Reproduce the listing that follows with no differences at all.

-- BEGIN --

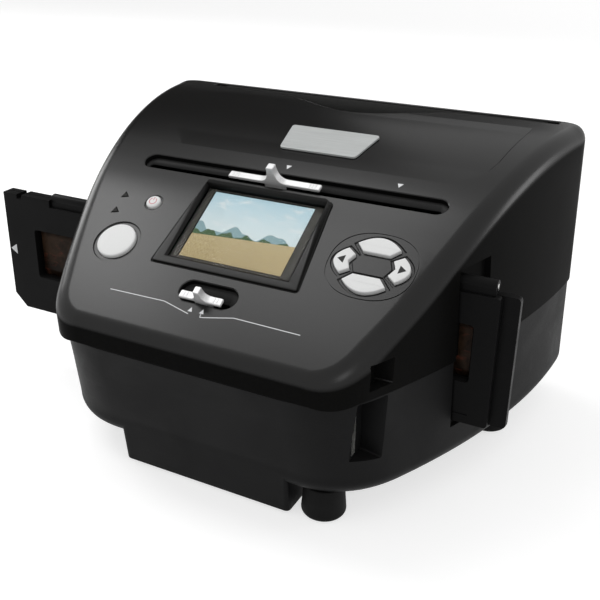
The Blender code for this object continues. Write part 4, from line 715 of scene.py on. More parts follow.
class NodeSheet:
    """Adds and links nodes in one tree."""

    def __init__(self, tree: Tree) -> None:
        """Keep the tree."""
        self.tree = tree

    def add(self, kind: str, **settings: object) -> Node:
        """A new node with some of its settings."""
        node = self.tree.nodes.new(kind)
        for key, value in settings.items():
            setattr(node, key, value)
        return node

    def feed(self, target: Socket, source: object) -> None:
        """Link a socket to another, or set its value."""
        if isinstance(source, Socket):
            self.tree.links.new(source, target)
        else:
            target.default_value = source

    def fill(self, node: Node, **values: object) -> Node:
        """Feed a node's inputs by name, an underscore for each space."""
        for name, value in values.items():
            self.feed(node.inputs[name.replace("_", " ")], value)
        return node

    def math(self, operation: str, *values: object, clamp: bool = False) -> Socket:
        """A maths node."""
        node = self.add("ShaderNodeMath", operation=operation, use_clamp=clamp)
        for socket, value in zip(node.inputs, values):
            self.feed(socket, value)
        return node.outputs[0]

    def noise(self, where: object, scale: object, detail: float = 2.0, rough: float = 0.5,
              twist: float = 0.0) -> Socket:
        """Noise between zero and one."""
        node = self.fill(self.add("ShaderNodeTexNoise"), Vector=where, Scale=scale, Detail=detail,
                         Roughness=rough, Distortion=twist)
        return node.outputs["Fac"]

    def spread(self, value: object, low: object, high: object, to_low: object = 0.0,
               to_high: object = 1.0, soft: bool = True) -> Socket:
        """A value carried from one span to another."""
        node = self.add("ShaderNodeMapRange", interpolation_type="SMOOTHSTEP" if soft else "LINEAR")
        self.fill(node, Value=value, From_Min=low, From_Max=high, To_Min=to_low, To_Max=to_high)
        return node.outputs["Result"]

    def blend(self, share: object, first: object, second: object, way: str = "MIX") -> Socket:
        """Two colours blended by a share."""
        node = self.add("ShaderNodeMix", data_type="RGBA", blend_type=way)
        self.feed(node.inputs[0], share)
        self.feed(node.inputs[6], first)
        self.feed(node.inputs[7], second)
        return node.outputs[2]

    def object_point(self) -> Socket:
        """The place in the object's own frame."""
        return self.add("ShaderNodeTexCoord").outputs["Object"]

    def split(self, vector: object) -> list[Socket]:
        """The three parts of a vector."""
        node = self.add("ShaderNodeSeparateXYZ")
        self.feed(node.inputs[0], vector)
        return list(node.outputs)

    def stretched(self, vector: object, scale: Triple,
                  turn: Triple = (0.0, 0.0, 0.0)) -> Socket:
        """A vector scaled and turned."""
        return self.fill(self.add("ShaderNodeMapping"), Vector=vector, Scale=scale, Rotation=turn).outputs[0]

    def cells(self, where: object, scale: object, spread: float = 1.0, **settings: object) -> Socket:
        """Distance in a pattern of cells."""
        node = self.add("ShaderNodeTexVoronoi", **settings)
        return self.fill(node, Vector=where, Scale=scale, Randomness=spread).outputs["Distance"]

    def bump(self, height: object, strength: float, distance: float) -> Socket:
        """The surface's normal, bent by a height."""
        node = self.add("ShaderNodeBump")
        return self.fill(node, Height=height, Strength=strength, Distance=distance).outputs["Normal"]

    def place(self, group: Tree, **values: object) -> Node:
        """A shared effect, with its inputs by name, an underscore for each space."""
        return self.fill(self.add("ShaderNodeGroup", node_tree=group), **values)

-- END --

▶ [OUTPUT BELOW]
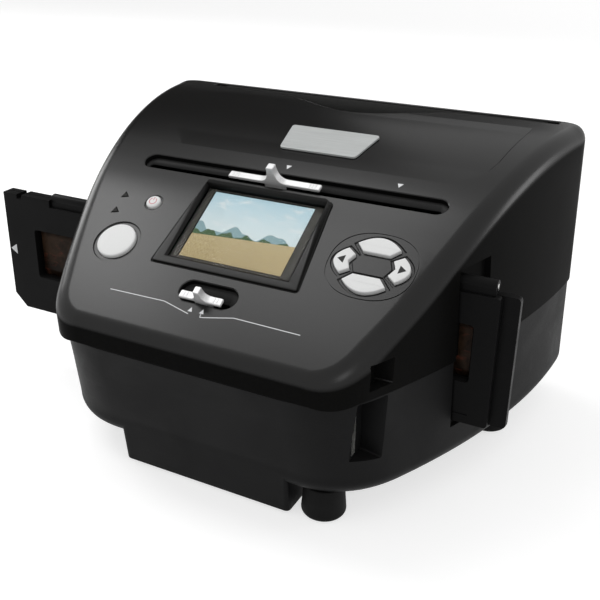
The Blender code for this object continues. Write part 4, from line 715 of scene.py on. More parts follow.
class NodeSheet:
    """Adds and links nodes in one tree."""

    def __init__(self, tree: Tree) -> None:
        """Keep the tree."""
        self.tree = tree

    def add(self, kind: str, **settings: object) -> Node:
        """A new node with some of its settings."""
        node = self.tree.nodes.new(kind)
        for key, value in settings.items():
            setattr(node, key, value)
        return node

    def feed(self, target: Socket, source: object) -> None:
        """Link a socket to another, or set its value."""
        if isinstance(source, Socket):
            self.tree.links.new(source, target)
        else:
            target.default_value = source

    def fill(self, node: Node, **values: object) -> Node:
        """Feed a node's inputs by name, an underscore for each space."""
        for name, value in values.items():
            self.feed(node.inputs[name.replace("_", " ")], value)
        return node

    def math(self, operation: str, *values: object, clamp: bool = False) -> Socket:
        """A maths node."""
        node = self.add("ShaderNodeMath", operation=operation, use_clamp=clamp)
        for socket, value in zip(node.inputs, values):
            self.feed(socket, value)
        return node.outputs[0]

    def noise(self, where: object, scale: object, detail: float = 2.0, rough: float = 0.5,
              twist: float = 0.0) -> Socket:
        """Noise between zero and one."""
        node = self.fill(self.add("ShaderNodeTexNoise"), Vector=where, Scale=scale, Detail=detail,
                         Roughness=rough, Distortion=twist)
        return node.outputs["Fac"]

    def spread(self, value: object, low: object, high: object, to_low: object = 0.0,
               to_high: object = 1.0, soft: bool = True) -> Socket:
        """A value carried from one span to another."""
        node = self.add("ShaderNodeMapRange", interpolation_type="SMOOTHSTEP" if soft else "LINEAR")
        self.fill(node, Value=value, From_Min=low, From_Max=high, To_Min=to_low, To_Max=to_high)
        return node.outputs["Result"]

    def blend(self, share: object, first: object, second: object, way: str = "MIX") -> Socket:
        """Two colours blended by a share."""
        node = self.add("ShaderNodeMix", data_type="RGBA", blend_type=way)
        self.feed(node.inputs[0], share)
        self.feed(node.inputs[6], first)
        self.feed(node.inputs[7], second)
        return node.outputs[2]

    def object_point(self) -> Socket:
        """The place in the object's own frame."""
        return self.add("ShaderNodeTexCoord").outputs["Object"]

    def split(self, vector: object) -> list[Socket]:
        """The three parts of a vector."""
        node = self.add("ShaderNodeSeparateXYZ")
        self.feed(node.inputs[0], vector)
        return list(node.outputs)

    def stretched(self, vector: object, scale: Triple,
                  turn: Triple = (0.0, 0.0, 0.0)) -> Socket:
        """A vector scaled and turned."""
        return self.fill(self.add("ShaderNodeMapping"), Vector=vector, Scale=scale, Rotation=turn).outputs[0]

    def cells(self, where: object, scale: object, spread: float = 1.0, **settings: object) -> Socket:
        """Distance in a pattern of cells."""
        node = self.add("ShaderNodeTexVoronoi", **settings)
        return self.fill(node, Vector=where, Scale=scale, Randomness=spread).outputs["Distance"]

    def bump(self, height: object, strength: float, distance: float) -> Socket:
        """The surface's normal, bent by a height."""
        node = self.add("ShaderNodeBump")
        return self.fill(node, Height=height, Strength=strength, Distance=distance).outputs["Normal"]

    def place(self, group: Tree, **values: object) -> Node:
        """A shared effect, with its inputs by name, an underscore for each space."""
        return self.fill(self.add("ShaderNodeGroup", node_tree=group), **values)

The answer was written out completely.